* SUPPLIED DATA:
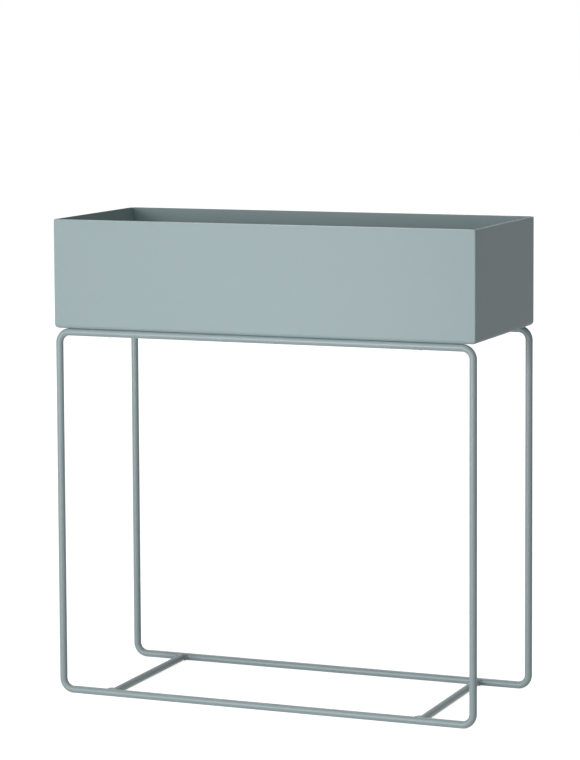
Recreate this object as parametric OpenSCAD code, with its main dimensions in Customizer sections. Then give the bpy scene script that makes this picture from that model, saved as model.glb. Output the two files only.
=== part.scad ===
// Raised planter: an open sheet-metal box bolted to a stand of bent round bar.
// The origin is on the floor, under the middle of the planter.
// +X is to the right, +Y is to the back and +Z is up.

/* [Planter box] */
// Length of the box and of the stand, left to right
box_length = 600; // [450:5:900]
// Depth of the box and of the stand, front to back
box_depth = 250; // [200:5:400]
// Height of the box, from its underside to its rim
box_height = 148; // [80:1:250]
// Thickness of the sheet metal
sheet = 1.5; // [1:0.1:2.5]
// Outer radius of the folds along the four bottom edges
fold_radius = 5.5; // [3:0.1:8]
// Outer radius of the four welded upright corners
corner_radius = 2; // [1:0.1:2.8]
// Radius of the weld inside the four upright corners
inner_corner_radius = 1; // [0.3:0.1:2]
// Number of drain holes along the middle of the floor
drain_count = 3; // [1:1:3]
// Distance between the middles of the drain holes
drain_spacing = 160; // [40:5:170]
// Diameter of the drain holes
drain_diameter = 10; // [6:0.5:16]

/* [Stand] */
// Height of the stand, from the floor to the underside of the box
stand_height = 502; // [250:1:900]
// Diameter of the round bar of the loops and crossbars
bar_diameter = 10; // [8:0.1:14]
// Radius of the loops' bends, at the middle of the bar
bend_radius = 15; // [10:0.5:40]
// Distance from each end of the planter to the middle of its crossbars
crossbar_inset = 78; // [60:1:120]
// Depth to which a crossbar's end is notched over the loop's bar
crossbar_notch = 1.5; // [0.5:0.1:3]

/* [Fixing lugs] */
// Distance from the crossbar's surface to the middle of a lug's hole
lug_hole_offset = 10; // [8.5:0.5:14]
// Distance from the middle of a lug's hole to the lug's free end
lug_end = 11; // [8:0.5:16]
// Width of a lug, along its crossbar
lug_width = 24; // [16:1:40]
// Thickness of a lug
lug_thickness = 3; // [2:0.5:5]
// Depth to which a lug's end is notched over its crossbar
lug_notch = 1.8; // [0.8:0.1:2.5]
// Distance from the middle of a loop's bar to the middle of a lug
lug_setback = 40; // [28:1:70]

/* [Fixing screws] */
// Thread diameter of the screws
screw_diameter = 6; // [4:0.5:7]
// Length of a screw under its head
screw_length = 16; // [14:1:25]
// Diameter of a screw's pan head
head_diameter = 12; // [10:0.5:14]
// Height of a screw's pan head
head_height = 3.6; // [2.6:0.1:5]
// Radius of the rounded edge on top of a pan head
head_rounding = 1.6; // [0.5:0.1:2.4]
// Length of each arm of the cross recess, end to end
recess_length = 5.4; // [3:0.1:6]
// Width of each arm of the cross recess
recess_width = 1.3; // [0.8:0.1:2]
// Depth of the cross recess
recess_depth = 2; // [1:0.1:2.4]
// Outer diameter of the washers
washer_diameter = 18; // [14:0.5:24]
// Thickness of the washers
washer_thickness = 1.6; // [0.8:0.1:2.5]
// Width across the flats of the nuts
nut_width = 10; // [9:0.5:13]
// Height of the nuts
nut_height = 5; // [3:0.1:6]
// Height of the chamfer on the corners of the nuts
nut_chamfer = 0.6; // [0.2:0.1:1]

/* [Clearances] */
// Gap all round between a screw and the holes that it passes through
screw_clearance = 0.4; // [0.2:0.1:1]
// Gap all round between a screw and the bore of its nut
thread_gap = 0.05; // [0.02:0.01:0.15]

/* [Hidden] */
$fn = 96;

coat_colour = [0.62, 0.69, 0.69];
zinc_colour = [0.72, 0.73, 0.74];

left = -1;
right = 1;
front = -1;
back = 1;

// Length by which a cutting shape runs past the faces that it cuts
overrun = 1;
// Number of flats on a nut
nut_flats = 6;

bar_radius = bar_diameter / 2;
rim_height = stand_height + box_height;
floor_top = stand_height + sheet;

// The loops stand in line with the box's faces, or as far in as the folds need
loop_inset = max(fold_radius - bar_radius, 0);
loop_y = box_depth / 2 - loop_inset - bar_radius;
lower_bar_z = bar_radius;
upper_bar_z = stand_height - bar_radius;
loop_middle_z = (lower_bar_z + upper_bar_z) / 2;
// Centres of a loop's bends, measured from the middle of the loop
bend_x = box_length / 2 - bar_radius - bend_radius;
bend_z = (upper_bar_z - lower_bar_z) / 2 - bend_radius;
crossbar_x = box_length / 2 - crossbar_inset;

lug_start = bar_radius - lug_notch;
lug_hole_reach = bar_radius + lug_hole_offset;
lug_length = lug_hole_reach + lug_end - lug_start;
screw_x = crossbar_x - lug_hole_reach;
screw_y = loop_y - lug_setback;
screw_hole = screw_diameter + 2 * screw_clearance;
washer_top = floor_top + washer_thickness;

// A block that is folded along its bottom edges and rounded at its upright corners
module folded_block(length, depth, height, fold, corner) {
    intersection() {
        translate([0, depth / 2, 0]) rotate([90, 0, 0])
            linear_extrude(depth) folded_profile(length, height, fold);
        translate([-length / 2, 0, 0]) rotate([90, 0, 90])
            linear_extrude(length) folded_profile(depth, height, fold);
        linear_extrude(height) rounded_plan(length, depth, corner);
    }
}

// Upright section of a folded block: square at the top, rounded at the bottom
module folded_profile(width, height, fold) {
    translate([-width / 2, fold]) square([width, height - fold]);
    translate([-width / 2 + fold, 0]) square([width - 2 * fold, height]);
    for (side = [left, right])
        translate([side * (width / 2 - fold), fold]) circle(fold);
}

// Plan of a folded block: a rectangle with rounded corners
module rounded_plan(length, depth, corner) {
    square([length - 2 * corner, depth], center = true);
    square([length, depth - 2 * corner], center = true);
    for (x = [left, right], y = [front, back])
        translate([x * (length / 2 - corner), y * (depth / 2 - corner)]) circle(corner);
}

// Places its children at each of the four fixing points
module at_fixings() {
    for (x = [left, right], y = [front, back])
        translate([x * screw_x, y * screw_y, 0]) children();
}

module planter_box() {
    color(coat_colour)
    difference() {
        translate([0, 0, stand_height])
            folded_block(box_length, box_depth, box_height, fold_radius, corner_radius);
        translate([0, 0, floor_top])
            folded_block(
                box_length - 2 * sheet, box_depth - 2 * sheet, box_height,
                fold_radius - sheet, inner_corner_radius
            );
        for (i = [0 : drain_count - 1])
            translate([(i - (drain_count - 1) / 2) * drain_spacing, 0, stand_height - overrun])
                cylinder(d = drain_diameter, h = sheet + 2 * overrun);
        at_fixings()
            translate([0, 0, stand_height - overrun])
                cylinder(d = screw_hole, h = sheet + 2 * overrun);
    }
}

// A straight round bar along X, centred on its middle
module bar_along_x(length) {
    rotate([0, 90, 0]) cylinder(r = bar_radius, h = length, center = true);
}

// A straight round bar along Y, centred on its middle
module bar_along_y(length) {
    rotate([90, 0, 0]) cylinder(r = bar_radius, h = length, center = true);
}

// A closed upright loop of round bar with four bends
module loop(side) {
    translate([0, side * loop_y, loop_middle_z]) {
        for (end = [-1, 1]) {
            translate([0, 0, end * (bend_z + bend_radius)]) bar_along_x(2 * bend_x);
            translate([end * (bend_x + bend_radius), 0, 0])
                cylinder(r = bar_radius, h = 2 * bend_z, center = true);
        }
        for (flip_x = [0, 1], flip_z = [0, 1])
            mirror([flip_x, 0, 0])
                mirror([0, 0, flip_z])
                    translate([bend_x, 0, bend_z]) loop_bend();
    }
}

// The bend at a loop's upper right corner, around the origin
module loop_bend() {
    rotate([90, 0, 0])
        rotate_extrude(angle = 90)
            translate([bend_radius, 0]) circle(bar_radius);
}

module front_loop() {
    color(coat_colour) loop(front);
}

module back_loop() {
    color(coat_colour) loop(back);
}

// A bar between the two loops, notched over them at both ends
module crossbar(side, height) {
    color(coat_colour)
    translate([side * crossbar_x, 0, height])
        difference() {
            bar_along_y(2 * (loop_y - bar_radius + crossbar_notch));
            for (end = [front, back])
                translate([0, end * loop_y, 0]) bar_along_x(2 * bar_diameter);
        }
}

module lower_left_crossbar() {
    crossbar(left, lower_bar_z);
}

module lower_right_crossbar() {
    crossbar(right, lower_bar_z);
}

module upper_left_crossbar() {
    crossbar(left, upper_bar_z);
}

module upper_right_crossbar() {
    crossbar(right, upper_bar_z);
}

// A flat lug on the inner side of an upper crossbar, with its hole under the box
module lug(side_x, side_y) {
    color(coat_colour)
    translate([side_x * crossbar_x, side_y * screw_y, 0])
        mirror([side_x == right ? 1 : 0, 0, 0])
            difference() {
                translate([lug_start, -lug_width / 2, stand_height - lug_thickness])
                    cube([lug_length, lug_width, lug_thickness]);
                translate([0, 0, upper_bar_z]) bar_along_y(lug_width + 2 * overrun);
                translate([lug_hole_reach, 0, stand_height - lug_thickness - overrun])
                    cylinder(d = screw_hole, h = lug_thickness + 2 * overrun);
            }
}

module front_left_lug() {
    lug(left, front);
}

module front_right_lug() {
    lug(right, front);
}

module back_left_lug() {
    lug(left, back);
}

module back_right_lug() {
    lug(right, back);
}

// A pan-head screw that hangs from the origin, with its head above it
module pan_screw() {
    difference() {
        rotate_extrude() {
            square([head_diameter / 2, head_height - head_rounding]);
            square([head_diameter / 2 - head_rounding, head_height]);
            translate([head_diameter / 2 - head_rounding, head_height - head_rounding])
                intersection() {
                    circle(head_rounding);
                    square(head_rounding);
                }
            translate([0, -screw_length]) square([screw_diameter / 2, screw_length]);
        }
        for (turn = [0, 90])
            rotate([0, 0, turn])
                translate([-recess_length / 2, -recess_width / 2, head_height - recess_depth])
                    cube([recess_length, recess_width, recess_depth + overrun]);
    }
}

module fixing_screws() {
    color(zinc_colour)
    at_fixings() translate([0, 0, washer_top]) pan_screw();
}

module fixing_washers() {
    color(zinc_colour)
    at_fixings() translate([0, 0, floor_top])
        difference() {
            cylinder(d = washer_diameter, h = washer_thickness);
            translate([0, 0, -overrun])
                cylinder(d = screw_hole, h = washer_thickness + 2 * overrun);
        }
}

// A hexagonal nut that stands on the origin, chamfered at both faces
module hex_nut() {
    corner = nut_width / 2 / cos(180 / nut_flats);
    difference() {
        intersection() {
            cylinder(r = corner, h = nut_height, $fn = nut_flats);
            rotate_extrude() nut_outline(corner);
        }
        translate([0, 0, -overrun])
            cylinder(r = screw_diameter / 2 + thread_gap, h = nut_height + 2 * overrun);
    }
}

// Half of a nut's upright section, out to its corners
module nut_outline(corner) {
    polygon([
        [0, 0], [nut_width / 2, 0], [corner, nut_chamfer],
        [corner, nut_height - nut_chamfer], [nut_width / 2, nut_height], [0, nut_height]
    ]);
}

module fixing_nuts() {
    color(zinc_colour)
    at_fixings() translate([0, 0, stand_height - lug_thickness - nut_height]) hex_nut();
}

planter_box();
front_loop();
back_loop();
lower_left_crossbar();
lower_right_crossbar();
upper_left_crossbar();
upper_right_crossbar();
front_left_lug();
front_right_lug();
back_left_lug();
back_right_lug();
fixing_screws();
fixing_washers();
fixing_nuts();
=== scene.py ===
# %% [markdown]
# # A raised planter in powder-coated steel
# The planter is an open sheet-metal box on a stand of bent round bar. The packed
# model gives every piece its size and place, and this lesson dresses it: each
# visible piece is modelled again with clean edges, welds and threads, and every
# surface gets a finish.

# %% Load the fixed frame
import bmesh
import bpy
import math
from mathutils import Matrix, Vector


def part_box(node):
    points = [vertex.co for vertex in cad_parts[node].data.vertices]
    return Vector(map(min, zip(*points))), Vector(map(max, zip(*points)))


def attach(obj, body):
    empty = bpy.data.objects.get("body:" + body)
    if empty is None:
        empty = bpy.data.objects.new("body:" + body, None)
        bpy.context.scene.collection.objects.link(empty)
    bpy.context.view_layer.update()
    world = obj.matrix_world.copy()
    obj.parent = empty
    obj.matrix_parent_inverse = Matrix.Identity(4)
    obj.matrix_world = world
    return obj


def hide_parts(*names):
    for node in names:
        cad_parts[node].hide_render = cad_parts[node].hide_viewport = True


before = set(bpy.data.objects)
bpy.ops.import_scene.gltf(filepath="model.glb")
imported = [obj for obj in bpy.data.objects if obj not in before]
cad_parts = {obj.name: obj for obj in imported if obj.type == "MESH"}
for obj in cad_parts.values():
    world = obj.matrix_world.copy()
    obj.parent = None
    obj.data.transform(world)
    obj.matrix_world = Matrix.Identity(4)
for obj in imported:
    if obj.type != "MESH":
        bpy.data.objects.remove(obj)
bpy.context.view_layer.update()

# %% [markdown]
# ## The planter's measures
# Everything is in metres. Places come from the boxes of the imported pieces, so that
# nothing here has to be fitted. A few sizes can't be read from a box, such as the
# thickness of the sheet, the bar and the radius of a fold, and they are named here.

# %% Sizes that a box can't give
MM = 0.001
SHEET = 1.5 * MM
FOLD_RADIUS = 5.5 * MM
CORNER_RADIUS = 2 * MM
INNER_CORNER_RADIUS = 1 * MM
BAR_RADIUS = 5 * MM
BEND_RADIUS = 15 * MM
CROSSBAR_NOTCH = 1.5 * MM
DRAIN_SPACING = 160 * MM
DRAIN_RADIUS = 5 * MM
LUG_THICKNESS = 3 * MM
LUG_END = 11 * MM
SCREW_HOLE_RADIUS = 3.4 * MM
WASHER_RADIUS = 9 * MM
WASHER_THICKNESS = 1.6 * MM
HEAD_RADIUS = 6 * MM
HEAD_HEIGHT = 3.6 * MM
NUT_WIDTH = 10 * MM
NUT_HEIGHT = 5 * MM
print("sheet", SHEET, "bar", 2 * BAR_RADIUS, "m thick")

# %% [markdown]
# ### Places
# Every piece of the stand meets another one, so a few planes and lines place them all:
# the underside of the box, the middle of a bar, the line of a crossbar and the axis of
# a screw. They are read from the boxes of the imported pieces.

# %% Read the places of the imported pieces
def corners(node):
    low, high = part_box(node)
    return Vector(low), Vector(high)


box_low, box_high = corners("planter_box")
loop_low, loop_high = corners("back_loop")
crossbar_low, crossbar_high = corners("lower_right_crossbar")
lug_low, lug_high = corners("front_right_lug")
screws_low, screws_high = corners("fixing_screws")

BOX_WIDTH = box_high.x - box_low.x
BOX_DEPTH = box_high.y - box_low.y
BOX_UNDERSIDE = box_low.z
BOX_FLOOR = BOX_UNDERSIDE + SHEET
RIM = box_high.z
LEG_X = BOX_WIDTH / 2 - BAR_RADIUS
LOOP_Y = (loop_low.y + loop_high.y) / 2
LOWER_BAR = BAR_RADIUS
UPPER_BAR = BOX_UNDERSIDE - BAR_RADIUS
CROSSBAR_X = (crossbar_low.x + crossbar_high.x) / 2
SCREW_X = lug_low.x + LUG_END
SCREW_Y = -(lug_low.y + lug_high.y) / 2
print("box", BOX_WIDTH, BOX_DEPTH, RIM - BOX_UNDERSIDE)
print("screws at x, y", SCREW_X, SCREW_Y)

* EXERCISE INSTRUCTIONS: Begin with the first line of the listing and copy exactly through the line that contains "and +Z is up.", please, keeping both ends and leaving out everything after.

* OUTPUT OF THE EXERCISE:
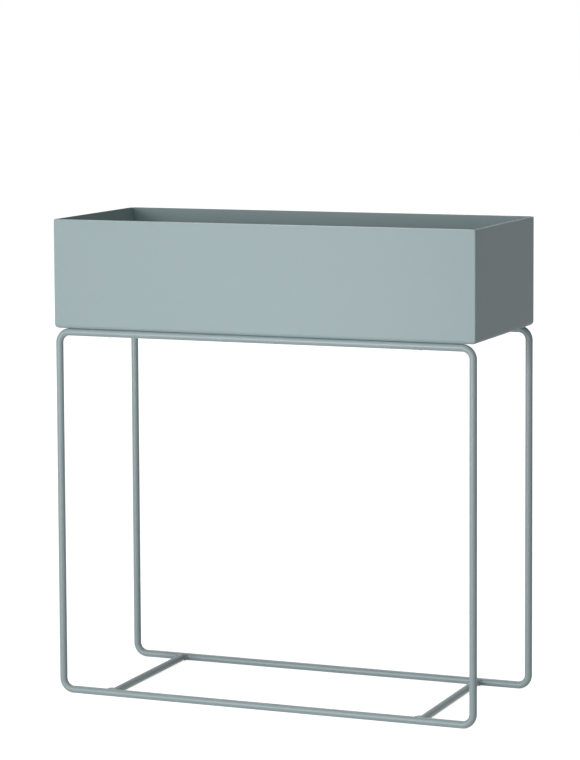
Recreate this object as parametric OpenSCAD code, with its main dimensions in Customizer sections. Then give the bpy scene script that makes this picture from that model, saved as model.glb. Output the two files only.
=== part.scad ===
// Raised planter: an open sheet-metal box bolted to a stand of bent round bar.
// The origin is on the floor, under the middle of the planter.
// +X is to the right, +Y is to the back and +Z is up.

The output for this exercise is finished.